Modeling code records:

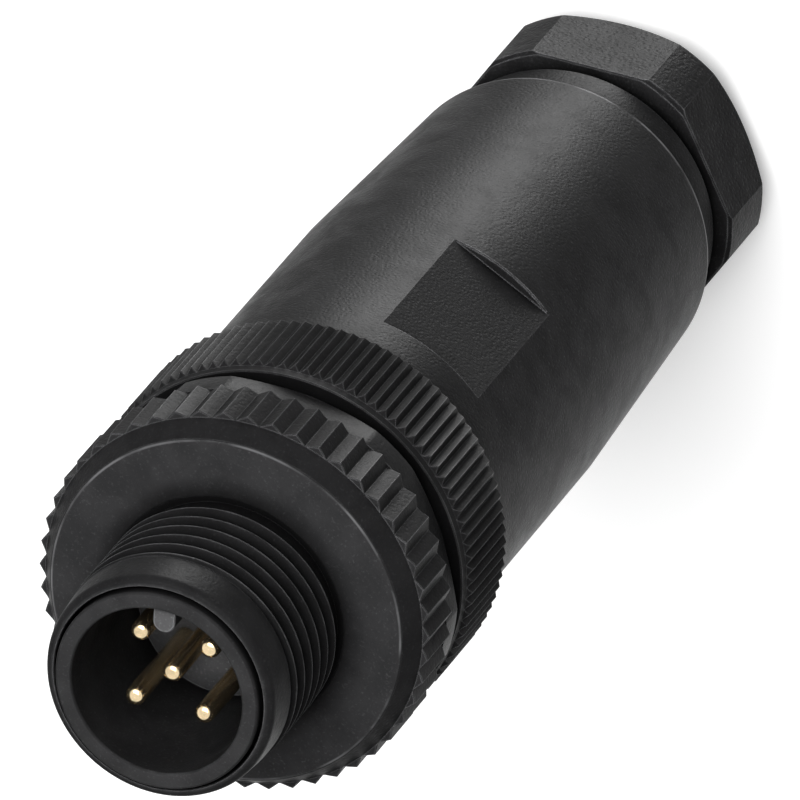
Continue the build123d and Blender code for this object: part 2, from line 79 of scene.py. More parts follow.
class TreeWriter:
    """Writes nodes and links into one geometry or shader tree."""

    def __init__(self, tree: Tree) -> None:
        """Keeps the tree that the nodes go into."""
        self.tree = tree

    def node(self, kind: str, inputs: dict[str, object] | None = None, **settings: object) -> bpy.types.Node:
        """Adds a node, sets its own properties and feeds its inputs.

        Args:
            kind: Blender's type name of the node.
            inputs: sockets or plain values for its inputs, by name.
            settings: properties of the node, by name.

        Returns:
            The new node.
        """
        made = self.tree.nodes.new(kind)
        for name, value in settings.items():
            setattr(made, name, value)
        for name, value in (inputs or {}).items():
            self.feed(made.inputs[name], value)
        return made

    def feed(self, socket: Socket, value: object) -> None:
        """Links a socket to another, or sets its value when it is given a plain one."""
        if isinstance(value, Socket):
            self.tree.links.new(value, socket)
        else:
            socket.default_value = value

    def math(self, operation: str, *values: object) -> Socket:
        """Adds a Math node.

        Args:
            operation: the node's operation, such as ADD.
            values: sockets or numbers for its inputs, in order.

        Returns:
            The node's output socket.
        """
        made = self.node("ShaderNodeMath", operation=operation)
        for place, value in enumerate(values):
            self.feed(made.inputs[place], value)
        return made.outputs[0]

    def mix(self, share: object, low: object, high: object) -> Socket:
        """Goes from low to high as share goes from 0 to 1, for plain numbers."""
        return self.math("MULTIPLY_ADD", self.math("SUBTRACT", high, low), share, low)

    def clamp(self, value: object) -> Socket:
        """Keeps a number between 0 and 1."""
        return self.math("MINIMUM", self.math("MAXIMUM", value, 0.0), 1.0)

    def smooth(self, value: object) -> Socket:
        """Clamps a number to 0 to 1 and eases both of its ends."""
        return self.node("ShaderNodeMapRange", {"Value": value}, interpolation_type="SMOOTHSTEP").outputs[0]

    def ramp(self, value: object, gain: float, start: float) -> Socket:
        """Scales and shifts a number, then smooths it."""
        return self.smooth(self.math("MULTIPLY_ADD", value, gain, start))

    def parts(self, vector: Socket) -> bpy.types.bpy_prop_collection:
        """Splits a vector into its X, Y and Z."""
        return self.node("ShaderNodeSeparateXYZ", {"Vector": vector}).outputs

    def noise(self, place: Socket, scale: object, **settings: float) -> Socket:
        """Adds a noise texture.

        Args:
            place: the point that is shaded.
            scale: its scale.
            settings: its other inputs, by name.

        Returns:
            The noise, about 0.5 on average.
        """
        return self.node("ShaderNodeTexNoise", {"Vector": place, "Scale": scale, **settings}).outputs["Fac"]

    def blend(self, share: Socket, under: object, over: object, **settings: object) -> Socket:
        """Goes from one colour to another as share goes from 0 to 1."""
        inputs = {"Factor": share, "A": under, "B": over}
        return self.node("ShaderNodeMix", inputs, data_type="RGBA", **settings).outputs["Result"]

    def bump(self, height: Socket, depth: float) -> Socket:
        """Turns a height, times a depth in millimetres, into a normal."""
        inputs = {"Strength": 1.0, "Distance": depth * MM, "Height": height}
        return self.node("ShaderNodeBump", inputs).outputs["Normal"]

    def surface(self, inputs: dict[str, object]) -> None:
        """Ends a material with a Principled shader that has these inputs."""
        shader = self.node("ShaderNodeBsdfPrincipled", inputs)
        self.node("ShaderNodeOutputMaterial", {"Surface": shader.outputs["BSDF"]})

    def seen_directly(self) -> Socket:
        """One for camera, glossy and transmission rays, and nought for the light that is shed."""
        rays = self.node("ShaderNodeLightPath").outputs
        seen = self.math("MAXIMUM", rays["Is Camera Ray"], rays["Is Glossy Ray"])
        return self.math("MAXIMUM", seen, rays["Is Transmission Ray"])


def fresh_tree(owner: Material | bpy.types.World) -> TreeWriter:
    """Empties the node tree of a material or world and gives its writer."""
    owner.use_nodes = True
    owner.node_tree.nodes.clear()
    return TreeWriter(owner.node_tree)


def new_interface(tree: Tree, inputs: dict[str, str], outputs: dict[str, str]) -> None:
    """Gives a tree its named inputs and outputs.

    Args:
        tree: the node tree.
        inputs: the kind of each input, by name.
        outputs: the kind of each output, by name.
    """
    for side, sockets in (("INPUT", inputs), ("OUTPUT", outputs)):
        for name, kind in sockets.items():
            tree.interface.new_socket(name=name, in_out=side, socket_type="NodeSocket" + kind)


def placed(name: str, data: bpy.types.ID) -> bpy.types.Object:
    """Puts data into the scene as an object of that name."""
    body = bpy.data.objects.new(name, data)
    bpy.context.scene.collection.objects.link(body)
    return body


def evaluated_mesh(body: bpy.types.Object) -> Mesh:
    """Copies the mesh that an object's modifiers give."""
    graph = bpy.context.evaluated_depsgraph_get()
    return bpy.data.meshes.new_from_object(body.evaluated_get(graph), depsgraph=graph)


def kept_mesh(name: str, made: bmesh.types.BMesh) -> Mesh:
    """Keeps what was built as a mesh of that name, and frees it."""
    mesh = bpy.data.meshes.new(name)
    made.to_mesh(mesh)
    made.free()
    return mesh


def dress(mesh: Mesh, material: Material) -> None:
    """Gives a mesh one material all over."""
    mesh.materials.clear()
    mesh.materials.append(material)
    for polygon in mesh.polygons:
        polygon.material_index = 0


def shape_by_rule(name: str, tree: Tree, lengths: dict[str, float], values: dict[str, object]) -> Mesh:
    """Runs a geometry tree on an empty mesh and keeps what it makes.

    Args:
        name: name of the mesh.
        tree: the geometry tree.
        lengths: those of its inputs that are lengths, in millimetres.
        values: its other inputs.

    Returns:
        The made mesh, with no modifier on it.
    """
    given = {key: length * MM for key, length in lengths.items()} | values
    carrier = placed(name + "_rule", bpy.data.meshes.new(name + "_rule"))
    modifier = carrier.modifiers.new("rule", "NODES")
    modifier.node_group = tree
    for item in tree.interface.items_tree:
        if item.item_type == "SOCKET" and item.in_out == "INPUT" and item.name in given:
            modifier[item.identifier] = given[item.name]
    carrier.update_tag()
    mesh = evaluated_mesh(carrier)
    mesh.name = name
    carrier.modifiers.remove(modifier)
    bpy.data.objects.remove(carrier)
    return mesh


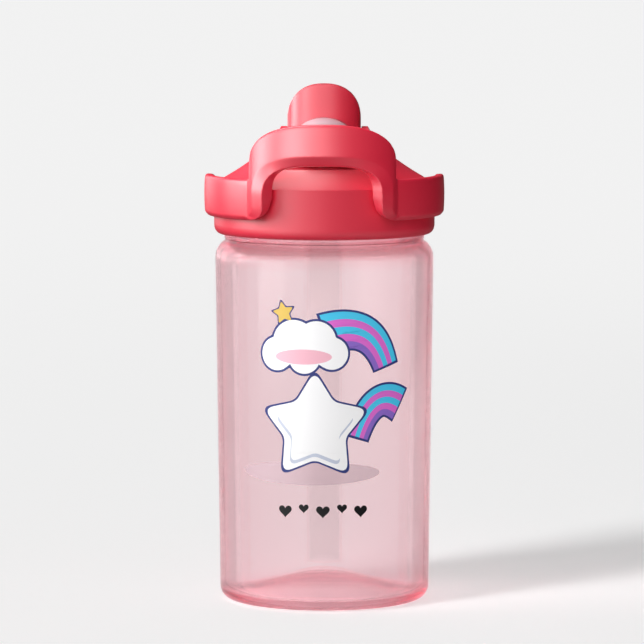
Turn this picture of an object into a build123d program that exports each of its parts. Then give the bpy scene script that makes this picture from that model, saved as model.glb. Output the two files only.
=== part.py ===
from build123d import *
from math import sin, cos, tan, radians, pi, sqrt
import os

os.makedirs("parts", exist_ok=True)

# ---------------------------------------------------------------- driving dimensions (mm)
# bottle body
BODY_R_TOP = 37.0        # outer radius where the shoulder starts
BODY_R_LOW = 35.55       # outer radius just above the base corner
SHOULDER_Z = 115.0
BASE_CORNER_Z = 4.3
FOOT_R_OUT = 31.7        # flat resting ring
FOOT_R_IN = 29.2
PUNT_H = 6.0             # underside rise of the base dome
WALL = 2.0
FLOOR_PEAK_Z = 8.5       # inside peak of the base dome
NECK_R = 32.6
NECK_R_IN = 30.2
NECK_Z0 = 121.6
RIM_Z = 138.2
# screw thread
PITCH = 4.5
THREAD_H = 1.4           # radial height of the ridge
THREAD_BASE = 2.1        # axial width at the root
THREAD_TIP = 1.0
THREAD_TURNS = 1.25
THREAD_Z = 127.0         # bottle ridge start (centre of the section)
THREAD_GAP = 0.4         # radial clearance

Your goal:
Copy out every line of the data above, exactly as given.

Completed exercise:
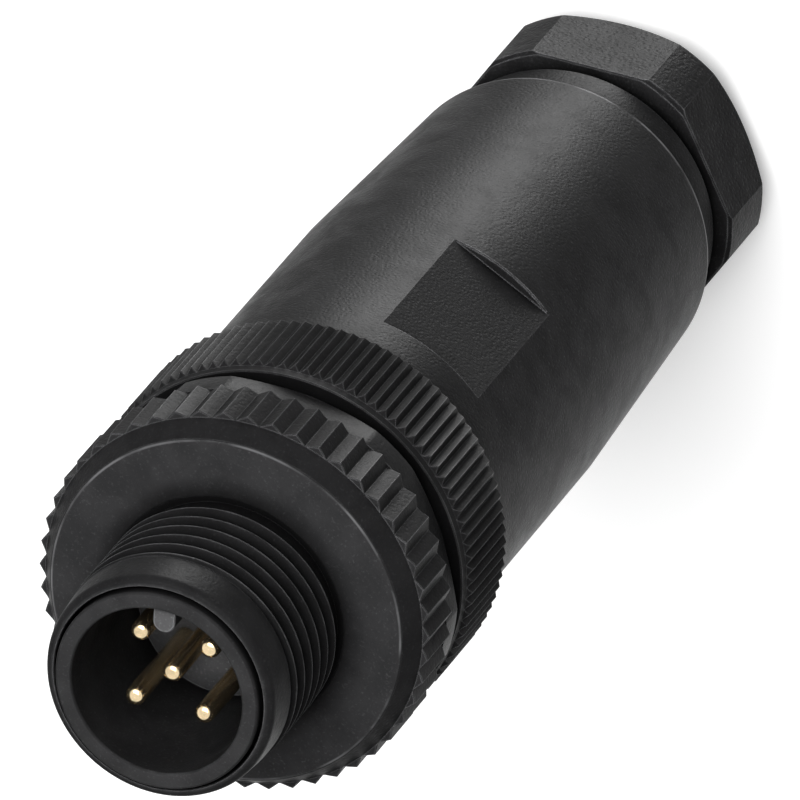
Continue the build123d and Blender code for this object: part 2, from line 79 of scene.py. More parts follow.
class TreeWriter:
    """Writes nodes and links into one geometry or shader tree."""

    def __init__(self, tree: Tree) -> None:
        """Keeps the tree that the nodes go into."""
        self.tree = tree

    def node(self, kind: str, inputs: dict[str, object] | None = None, **settings: object) -> bpy.types.Node:
        """Adds a node, sets its own properties and feeds its inputs.

        Args:
            kind: Blender's type name of the node.
            inputs: sockets or plain values for its inputs, by name.
            settings: properties of the node, by name.

        Returns:
            The new node.
        """
        made = self.tree.nodes.new(kind)
        for name, value in settings.items():
            setattr(made, name, value)
        for name, value in (inputs or {}).items():
            self.feed(made.inputs[name], value)
        return made

    def feed(self, socket: Socket, value: object) -> None:
        """Links a socket to another, or sets its value when it is given a plain one."""
        if isinstance(value, Socket):
            self.tree.links.new(value, socket)
        else:
            socket.default_value = value

    def math(self, operation: str, *values: object) -> Socket:
        """Adds a Math node.

        Args:
            operation: the node's operation, such as ADD.
            values: sockets or numbers for its inputs, in order.

        Returns:
            The node's output socket.
        """
        made = self.node("ShaderNodeMath", operation=operation)
        for place, value in enumerate(values):
            self.feed(made.inputs[place], value)
        return made.outputs[0]

    def mix(self, share: object, low: object, high: object) -> Socket:
        """Goes from low to high as share goes from 0 to 1, for plain numbers."""
        return self.math("MULTIPLY_ADD", self.math("SUBTRACT", high, low), share, low)

    def clamp(self, value: object) -> Socket:
        """Keeps a number between 0 and 1."""
        return self.math("MINIMUM", self.math("MAXIMUM", value, 0.0), 1.0)

    def smooth(self, value: object) -> Socket:
        """Clamps a number to 0 to 1 and eases both of its ends."""
        return self.node("ShaderNodeMapRange", {"Value": value}, interpolation_type="SMOOTHSTEP").outputs[0]

    def ramp(self, value: object, gain: float, start: float) -> Socket:
        """Scales and shifts a number, then smooths it."""
        return self.smooth(self.math("MULTIPLY_ADD", value, gain, start))

    def parts(self, vector: Socket) -> bpy.types.bpy_prop_collection:
        """Splits a vector into its X, Y and Z."""
        return self.node("ShaderNodeSeparateXYZ", {"Vector": vector}).outputs

    def noise(self, place: Socket, scale: object, **settings: float) -> Socket:
        """Adds a noise texture.

        Args:
            place: the point that is shaded.
            scale: its scale.
            settings: its other inputs, by name.

        Returns:
            The noise, about 0.5 on average.
        """
        return self.node("ShaderNodeTexNoise", {"Vector": place, "Scale": scale, **settings}).outputs["Fac"]

    def blend(self, share: Socket, under: object, over: object, **settings: object) -> Socket:
        """Goes from one colour to another as share goes from 0 to 1."""
        inputs = {"Factor": share, "A": under, "B": over}
        return self.node("ShaderNodeMix", inputs, data_type="RGBA", **settings).outputs["Result"]

    def bump(self, height: Socket, depth: float) -> Socket:
        """Turns a height, times a depth in millimetres, into a normal."""
        inputs = {"Strength": 1.0, "Distance": depth * MM, "Height": height}
        return self.node("ShaderNodeBump", inputs).outputs["Normal"]

    def surface(self, inputs: dict[str, object]) -> None:
        """Ends a material with a Principled shader that has these inputs."""
        shader = self.node("ShaderNodeBsdfPrincipled", inputs)
        self.node("ShaderNodeOutputMaterial", {"Surface": shader.outputs["BSDF"]})

    def seen_directly(self) -> Socket:
        """One for camera, glossy and transmission rays, and nought for the light that is shed."""
        rays = self.node("ShaderNodeLightPath").outputs
        seen = self.math("MAXIMUM", rays["Is Camera Ray"], rays["Is Glossy Ray"])
        return self.math("MAXIMUM", seen, rays["Is Transmission Ray"])


def fresh_tree(owner: Material | bpy.types.World) -> TreeWriter:
    """Empties the node tree of a material or world and gives its writer."""
    owner.use_nodes = True
    owner.node_tree.nodes.clear()
    return TreeWriter(owner.node_tree)


def new_interface(tree: Tree, inputs: dict[str, str], outputs: dict[str, str]) -> None:
    """Gives a tree its named inputs and outputs.

    Args:
        tree: the node tree.
        inputs: the kind of each input, by name.
        outputs: the kind of each output, by name.
    """
    for side, sockets in (("INPUT", inputs), ("OUTPUT", outputs)):
        for name, kind in sockets.items():
            tree.interface.new_socket(name=name, in_out=side, socket_type="NodeSocket" + kind)


def placed(name: str, data: bpy.types.ID) -> bpy.types.Object:
    """Puts data into the scene as an object of that name."""
    body = bpy.data.objects.new(name, data)
    bpy.context.scene.collection.objects.link(body)
    return body


def evaluated_mesh(body: bpy.types.Object) -> Mesh:
    """Copies the mesh that an object's modifiers give."""
    graph = bpy.context.evaluated_depsgraph_get()
    return bpy.data.meshes.new_from_object(body.evaluated_get(graph), depsgraph=graph)


def kept_mesh(name: str, made: bmesh.types.BMesh) -> Mesh:
    """Keeps what was built as a mesh of that name, and frees it."""
    mesh = bpy.data.meshes.new(name)
    made.to_mesh(mesh)
    made.free()
    return mesh


def dress(mesh: Mesh, material: Material) -> None:
    """Gives a mesh one material all over."""
    mesh.materials.clear()
    mesh.materials.append(material)
    for polygon in mesh.polygons:
        polygon.material_index = 0


def shape_by_rule(name: str, tree: Tree, lengths: dict[str, float], values: dict[str, object]) -> Mesh:
    """Runs a geometry tree on an empty mesh and keeps what it makes.

    Args:
        name: name of the mesh.
        tree: the geometry tree.
        lengths: those of its inputs that are lengths, in millimetres.
        values: its other inputs.

    Returns:
        The made mesh, with no modifier on it.
    """
    given = {key: length * MM for key, length in lengths.items()} | values
    carrier = placed(name + "_rule", bpy.data.meshes.new(name + "_rule"))
    modifier = carrier.modifiers.new("rule", "NODES")
    modifier.node_group = tree
    for item in tree.interface.items_tree:
        if item.item_type == "SOCKET" and item.in_out == "INPUT" and item.name in given:
            modifier[item.identifier] = given[item.name]
    carrier.update_tag()
    mesh = evaluated_mesh(carrier)
    mesh.name = name
    carrier.modifiers.remove(modifier)
    bpy.data.objects.remove(carrier)
    return mesh


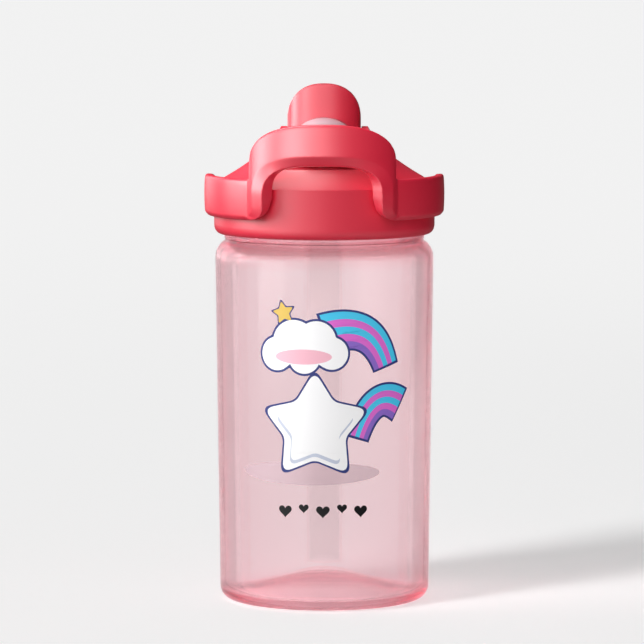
Turn this picture of an object into a build123d program that exports each of its parts. Then give the bpy scene script that makes this picture from that model, saved as model.glb. Output the two files only.
=== part.py ===
from build123d import *
from math import sin, cos, tan, radians, pi, sqrt
import os

os.makedirs("parts", exist_ok=True)

# ---------------------------------------------------------------- driving dimensions (mm)
# bottle body
BODY_R_TOP = 37.0        # outer radius where the shoulder starts
BODY_R_LOW = 35.55       # outer radius just above the base corner
SHOULDER_Z = 115.0
BASE_CORNER_Z = 4.3
FOOT_R_OUT = 31.7        # flat resting ring
FOOT_R_IN = 29.2
PUNT_H = 6.0             # underside rise of the base dome
WALL = 2.0
FLOOR_PEAK_Z = 8.5       # inside peak of the base dome
NECK_R = 32.6
NECK_R_IN = 30.2
NECK_Z0 = 121.6
RIM_Z = 138.2
# screw thread
PITCH = 4.5
THREAD_H = 1.4           # radial height of the ridge
THREAD_BASE = 2.1        # axial width at the root
THREAD_TIP = 1.0
THREAD_TURNS = 1.25
THREAD_Z = 127.0         # bottle ridge start (centre of the section)
THREAD_GAP = 0.4         # radial clearance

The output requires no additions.